Non è chiaro quali saranno le possibili accuse e chi verrà incriminato, ma la mossa di Bondi fa seguito alle dichiarazioni di Tulsi Gabbard, direttrice dell’intelligence nazionale, che lo scorso mese ha pubblicato documenti allo scopo di mettere in dubbio la legittimità dell’inchiesta che stabilì che la Russia aveva interferito a favore di Trump nelle elezioni del 2016. 

Gabbard ha accusato Obama di alto tradimento e ha accusato anche l’ex direttore della Cia John Brennan e l’ex capo dell’Fbi James Comey. Il procuratore — di cui non è stato reso noto il nome — è chiamato a presentare eventuali prove ad una giuria di cittadini che dovrà valutare se ci sono gli elementi per l’incriminazione. Trump ha commentato sui social: «La VERITÀ vince sempre. Questa è una grande notizia». L’iniziale indagine sulle interferenze russe fu affidata al procuratore speciale Robert Mueller e portò alla condanna di diversi alleati di Trump ma non stabilì prove di una cospirazione criminale tra Mosca e la sua campagna elettorale.

 Il presidente ha espresso più volte rabbia per quella che ha definito una «caccia alle streghe» e di recente ha pubblicato un video creato con l’Intelligenza artificiale che vede Obama in manette. La mossa di Bondi alimenta i timori per l’uso del dipartimento della Giustizia per vendette politiche. Rapporti dell’intelligence e commissioni del Congresso hanno studiato il tentativo della Russia di interferire nelle elezioni del 2016 a vantaggio di Trump in vari modi, inclusi la rivelazione di email del partito democratico e disinformazione sui social per dividere l’opinione pubblica americana. 

Ma nelle ultime settimane Gabbard ha sostenuto che l’amministrazione Obama avrebbe falsamente cercato di legare Trump alla Russia. Pubblicando una serie di email, la direttrice dell’intelligence nazionale, ha mostrato che l’amministrazione Obama sapeva che i russi non avevano hackerato le macchine elettorali per alterare i voti a favore di Trump. Ma un portavoce di Obama ha replicato che l’ex presidente non ha mai sostenuto che i russi fossero riusciti a manipolare i voti, ma piuttosto che siano state messe in atto altre forme di interferenza. Il portavoce ha bollato la vicenda come una «distrazione», mentre infuriano le polemiche sul caso Epstein. 

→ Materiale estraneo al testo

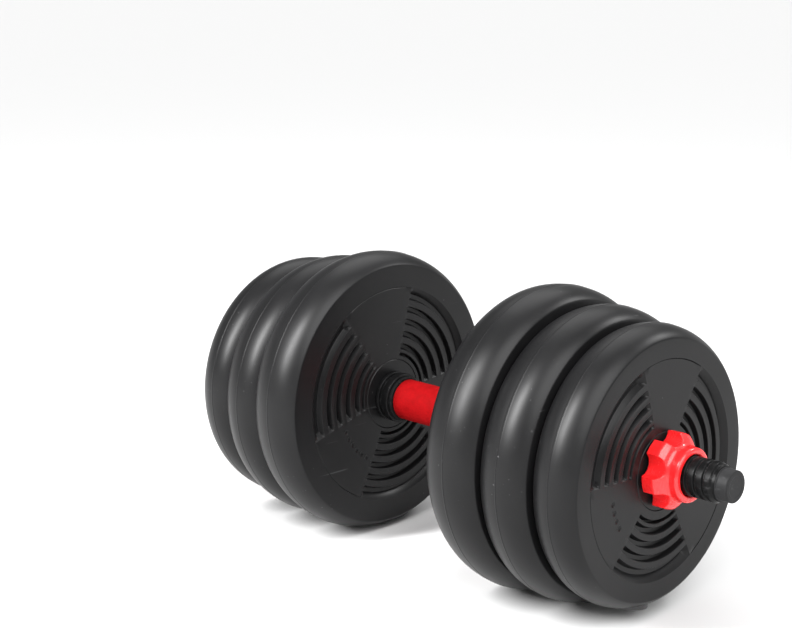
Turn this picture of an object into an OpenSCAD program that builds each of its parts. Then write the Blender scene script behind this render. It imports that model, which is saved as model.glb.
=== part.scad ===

La scorsa settimana il repubblicano Chuck Grassley, capo della Commissione Giustizia del Senato, ha pubblicato una serie di email che secondo il direttore dell’Fbi Kash Patel proverebbero che «la campagna di Clinton complottò per incastrare il presidente Trump e fabbricare la truffa della collusione con la Russia». Le email facevano parte di un documento classificato contenuto in un rapporto di John Durham, procuratore speciale nominato nel primo mandato di Trump. Durham identificò errori significativi dell’Fbi, ma non trovò prove per negare l’esistenza di interferenze elettorali russe. 
La sua inchiesta produsse tre casi giudiziari: due prosciolti da una giuria, il terzo si concluse con l’ammissione di colpevolezza di un avvocato dell’Fbi per falsa testimonianza. I repubblicani hanno puntato su una mail in particolare, secondo cui Hillary Clinton avrebbe approvato un piano per legare Trump alla Russia. Ma il presunto autore (un alto funzionario presso un’organizzazione filantropica fondata dal miliardario George Soros) e la destinataria dissero a Durham di non aver mai visto quel messaggio. Lo stesso rapporto di Durham osserva che le indagini non avevano potuto confermarne l’autenticità e che poteva trattarsi di «un miscuglio di diverse email» ottenute da hacker russi, il che fa pensare che possa essere stato alterato dai servizi di Mosca a scopi di disinformazione.